Document structure variation
Contracts don't have a standard format. A Share Purchase Agreement from a magic circle firm looks nothing like one drafted by a mid-market US firm, which looks nothing like a deal document from a Gulf-based practice. Chunking strategy that works well on one document type fails on another. We'd seen this in earlier experiments where naive chunking lost clause context that only became clear when reading the surrounding provisions.
Precision over recall
In most RAG applications, missing a result is annoying. In legal review, missing a change of control trigger in an acquisition target's key contracts can cost a client millions. The system needed to be tuned for precision - and where it wasn't confident, it needed to say so clearly rather than generating a plausible-sounding but incorrect answer.
How the system works
The architecture has five distinct stages, each of which we iterated on significantly before reaching the production version.
What went wrong, and what we learned
We had two false starts before getting the architecture right. Documenting them is more useful than pretending the path was straight.
False start #1 - Single vector store for all jurisdictions
The first version used one Pinecone index for everything. Retrieval quality was acceptable for English law contracts (which dominated the training data) and noticeably worse for UAE and Hong Kong law documents. The model was essentially answering questions about DIFC contracts by retrieving semantically similar English law precedents - plausible-looking answers that were jurisdictionally wrong. Splitting into 14 jurisdiction-specific indexes resolved this at the cost of four weeks of re-indexing and additional monthly infrastructure spend.
False start #2 - Semantic chunking
Standard semantic chunking breaks a document into roughly equal-sized chunks based on embedding similarity. For contract review this was a mistake: a limitation of liability clause is often split across three or four sentences that individually look like boilerplate but collectively define the economic protection. The clause-boundary detection model we trained resolved this, but it required annotating 50,000 contracts by hand - a six-week effort that we'd underscoped in the original project plan.
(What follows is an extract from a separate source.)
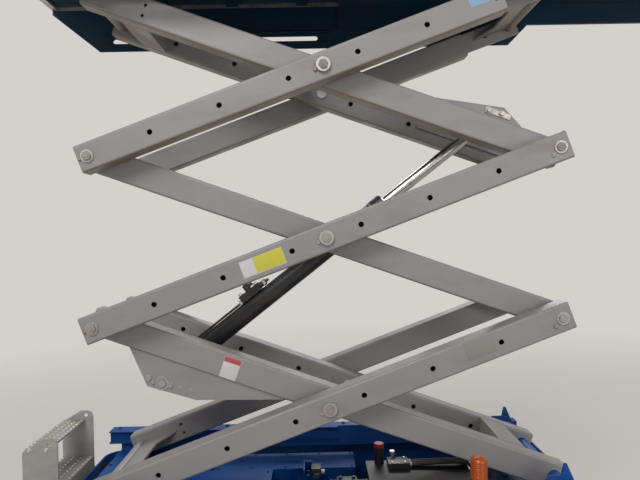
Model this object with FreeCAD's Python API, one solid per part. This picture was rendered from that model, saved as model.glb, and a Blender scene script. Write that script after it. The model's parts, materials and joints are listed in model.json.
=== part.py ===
import FreeCAD, Part
import math
import os
from FreeCAD import Vector

# Self-propelled scissor lift with a stack of three arm pairs, raised to about a third of its travel.
# Millimetres. +X is the front (steered end), +Y the left side, +Z up, floor at Z = 0.

# Scissor stack
ARM_LENGTH = 1950.0        # pin to pin
ARM_DEPTH = 110.0
ARM_WIDTH = 82.0
ARM_WALL = 6.0
ARM_CORNER = 10.0
ARM_OVERHANG = 40.0        # tube beyond its end pin
ARM_CHAMFER = 24.0         # lower corner of the two lowest arm ends
ARM_GAP = 14.0             # between an outer and an inner arm
STACK_HALF = 306.0         # outer face of the outer arms
PAIRS = 3
ANGLE_REST = 20.0
ANGLE_LOW = 4.1
ANGLE_HIGH = 61.2
PIVOT_X = 585.0            # fixed pivots of chassis and platform
PIVOT_Z = 460.0
HOLE_R = 11.0
HOLE_PITCH = 287.0
PAIR_HOLE_R = 7.0          # two small holes near an arm's end
PAIR_HOLE_INSET = 215.0    # from the end pin
PAIR_HOLE_Z = 22.0
BOSS_R = 30.0
PIN_R = 20.0
PIN_CLEAR = 0.05
CAP_R = 25.0
CAP_T = 6.0
HEAD_R = 15.0
HEAD_T = 8.0
CENTRE_CAP_R = 28.0
CENTRE_CAP_T = 14.0
WASHER_R = 30.0
SIDE_PLAY = 0.5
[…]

The escalation threshold calibration
Setting the confidence threshold for human escalation required careful calibration against the client's risk tolerance. At 90% confidence (escalate anything below), 22% of documents were going to human review - too high for the system to provide meaningful cost savings. At 98%, the escalation rate dropped to 1.8%, but the system was occasionally auto-closing contracts with genuinely ambiguous indemnity structures. We settled on 94% with clause-type-specific overrides: change of control triggers and limitation of liability clauses always go to human review if confidence is below 97%, regardless of the overall document score.
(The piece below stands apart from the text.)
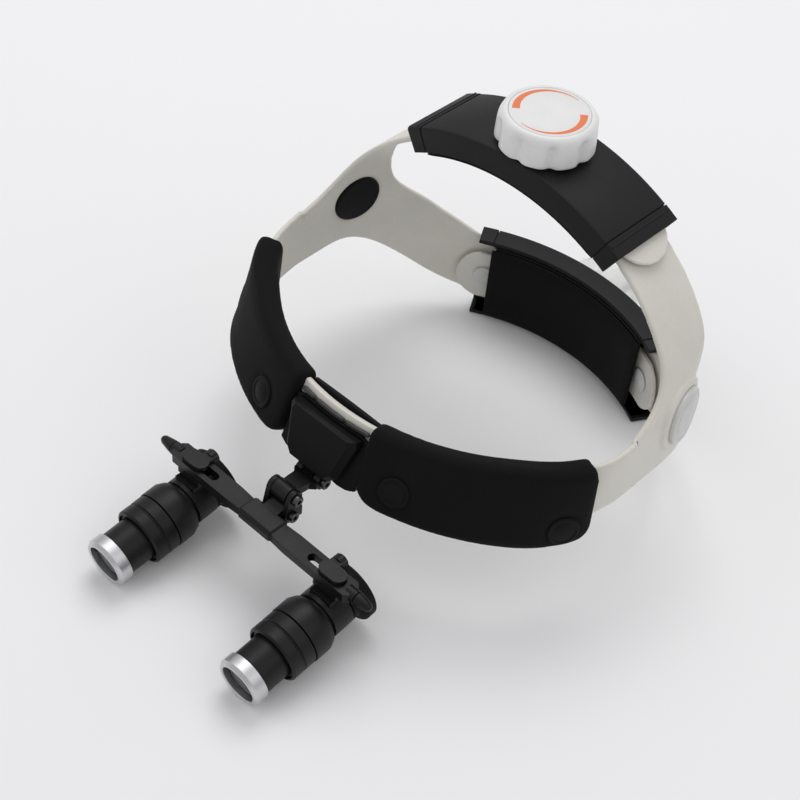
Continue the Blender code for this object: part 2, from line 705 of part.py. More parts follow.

The results, twelve months in
The system went live in Q2 2024. The numbers below are from the twelve months ending Q1 2025.
What happened to the 40-person team
This question comes up in every conversation about this project, and it's worth addressing directly.
The 40 reviewers were not made redundant. The firm's deal volume had been constrained by review capacity - they were turning away work during busy periods because the team couldn't process it fast enough. With that constraint removed, the firm took on more transactions. The team shifted from mechanical document review to the higher-value advisory work that the AI system's escalation queue generates: interpreting genuinely ambiguous clauses, advising clients on risk tolerance, and drafting negotiation positions on flagged provisions.
The 4% of contracts that escalate to human review are the hardest 4% - the documents with unusual structures, novel clause language, or cross-jurisdictional complexity that genuinely benefit from an experienced lawyer's judgment. The team that previously spent 96% of their time doing work a computer can now do spends all of their time doing work that actually needs them.
Three things we'd do differently
Start the fine-tuning data collection earlier. The clause-boundary annotation work and the generation fine-tune data both required significant client involvement to get right. We started those conversations late and they became the critical path. For a project like this, annotation effort should be scoped and resourced in week one.
Build the escalation UI in parallel with the core system. We treated the lawyer-facing escalation portal as a phase two deliverable and built it after the core pipeline was complete. In practice, the escalation UX directly affected how lawyers calibrated their trust in the system - the better the portal, the more useful the feedback loop for threshold tuning. It should have been a day-one priority.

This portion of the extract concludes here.